Elizabeth Esther’s grandparents were founders of a fundamentalist Christian sect known as the Assembly. The group focused on preparing for the end of the world and maintaining strict purity and isolation from the world, except when attempting to win the world to Jesus. Children, including young Elizabeth, were raised strictly, sometimes with spankings that left marks even for minor infractions. Elizabeth developed anxiety at an early age but received no help until she forced her way out. In her memoir, she describes her gradual realization that most of what she’d been taught was terribly wrong and that the only way she could have a healthy and whole life and faith is to leave. The pathway out was a long one, and even after she left, Elizabeth continued to deal with the aftereffects of spending her whole life in what amounted to a cult. But she does find a way out and she does so without giving up on God. Instead, she finds a new path to a faith that provides hope instead of fear.

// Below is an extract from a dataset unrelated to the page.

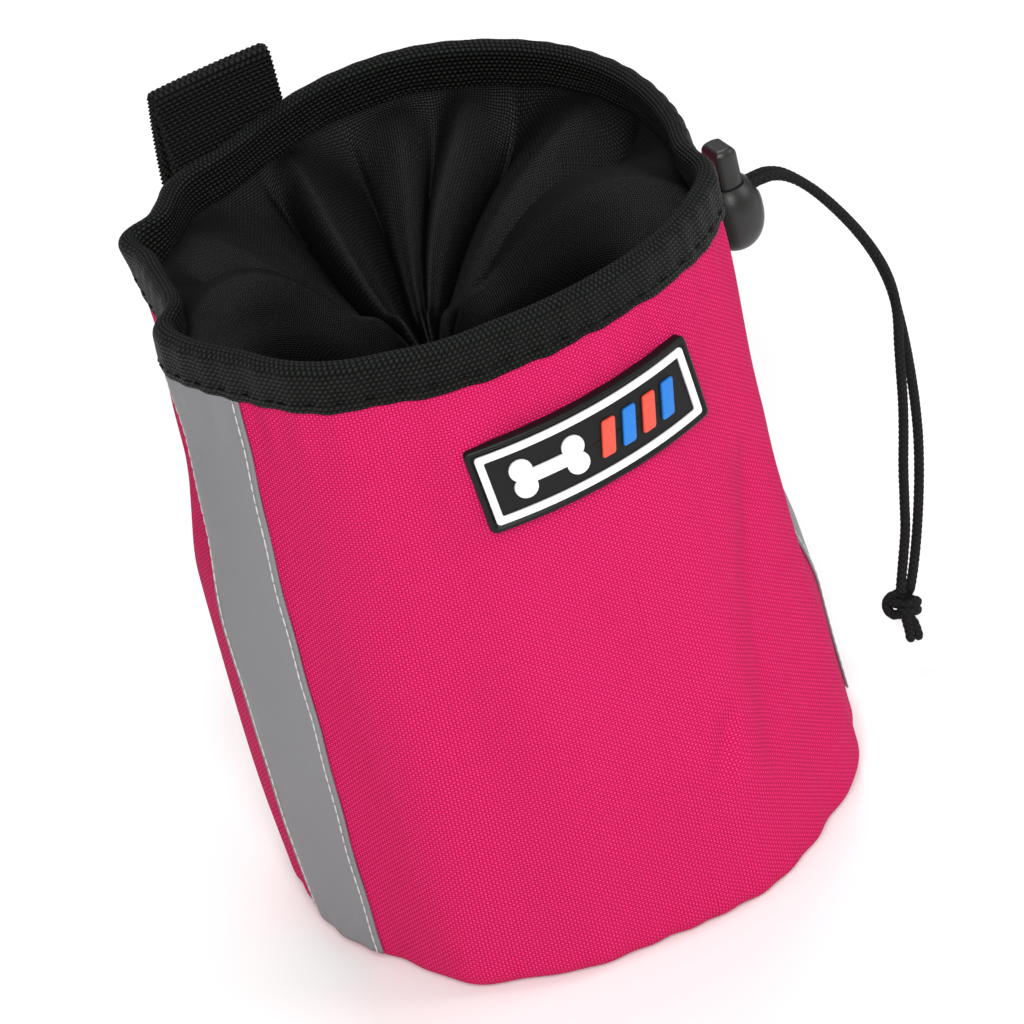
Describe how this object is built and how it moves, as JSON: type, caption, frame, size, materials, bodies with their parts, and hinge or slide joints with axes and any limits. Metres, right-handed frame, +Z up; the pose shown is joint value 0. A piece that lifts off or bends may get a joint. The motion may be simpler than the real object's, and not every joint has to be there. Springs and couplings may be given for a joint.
{
  "type": "treat pouch",
  "caption": "Round drawcord treat pouch for dog training: woven bag, gathered inner collar, reflective side strips, moulded label, cord lock and a webbing belt loop.",
  "frame": {"origin": "centre of the flat underside, where the pouch stands", "axes": "+Z up to the mouth, -Y towards the front with the label, +X towards the cord lock"},
  "size_m": [0.1501, 0.1266, 0.1491],
  "materials": {
    "shell_cloth": "magenta coarse woven polyester, matt",
    "lining_cloth": "black nylon lining with a slight sheen",
    "binding_tape": "black woven binding tape",
    "cord": "black braided 2 mm cord",
    "webbing": "black coarse woven webbing",
    "reflective_tape": "grey reflective tape",
    "label_black": "black soft moulded plastic",
    "label_white": "white soft moulded plastic",
    "label_orange": "red-orange soft moulded plastic",
    "label_blue": "blue soft moulded plastic",
    "lock_plastic": "black moulded plastic, satin",
    "spring_steel": "bright spring wire"
  },
  "bodies": {
    "pouch": {"outer_panel": "shell_cloth", "base_panel": "shell_cloth", "lining_wall": "lining_cloth", "lining_base": "lining_cloth", "rim_binding": "binding_tape", "closure_collar": "lining_cloth", "reflective_strip_left": "reflective_tape", "reflective_strip_right": "reflective_tape", "label_base": "label_black", "label_frame": "label_white", "label_bone": "label_white", "label_bar_1": "label_orange", "label_bar_2": "label_blue", "label_bar_3": "label_orange", "label_bar_4": "label_blue", "belt_loop": "webbing", "drawcord_inner": "cord", "drawcord_strand_front": "cord", "drawcord_strand_rear": "cord", "cord_knot": "cord"},
    "cord_lock": {"cord_lock_body": "lock_plastic", "cord_lock_spring": "spring_steel"},
    "plunger": {"cord_lock_plunger": "lock_plastic"}
  },
  "joints": [
    {"name": "lock_slide", "type": "slide", "parent": "pouch", "child": "cord_lock", "axis": [1, 0, 0], "range_m": [0, 0.004]},
    {"name": "plunger_press", "type": "slide", "parent": "cord_lock", "child": "plunger", "axis": [0, 0, -1], "range_m": [0, 0.0035], "stiffness_N_per_m": 300, "deforming": ["cord_lock_spring"]}
  ]
}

I’ve had some experience with quite conservative versions of Christianity but nothing like what Elizabeth Esther describes here. I could see echoes of things I was taught as a young adult, particularly around gender roles and modesty, but the difference is that I was never totally isolated, and I was encouraged from a young age to think for myself. Even so, I find myself struggling to shed the guilt-based version of Christianity that I was immersed in for a time. The full immersion that Elizabeth Esther experienced from birth makes her getting past it especially remarkable. She’s now one of several Christian women who have found a voice online, speaking out against abusive and otherwise troubling practices within the church. Her writing is engaging, and I enjoyed reading about her experiences. You can get a taste of her voice on her website.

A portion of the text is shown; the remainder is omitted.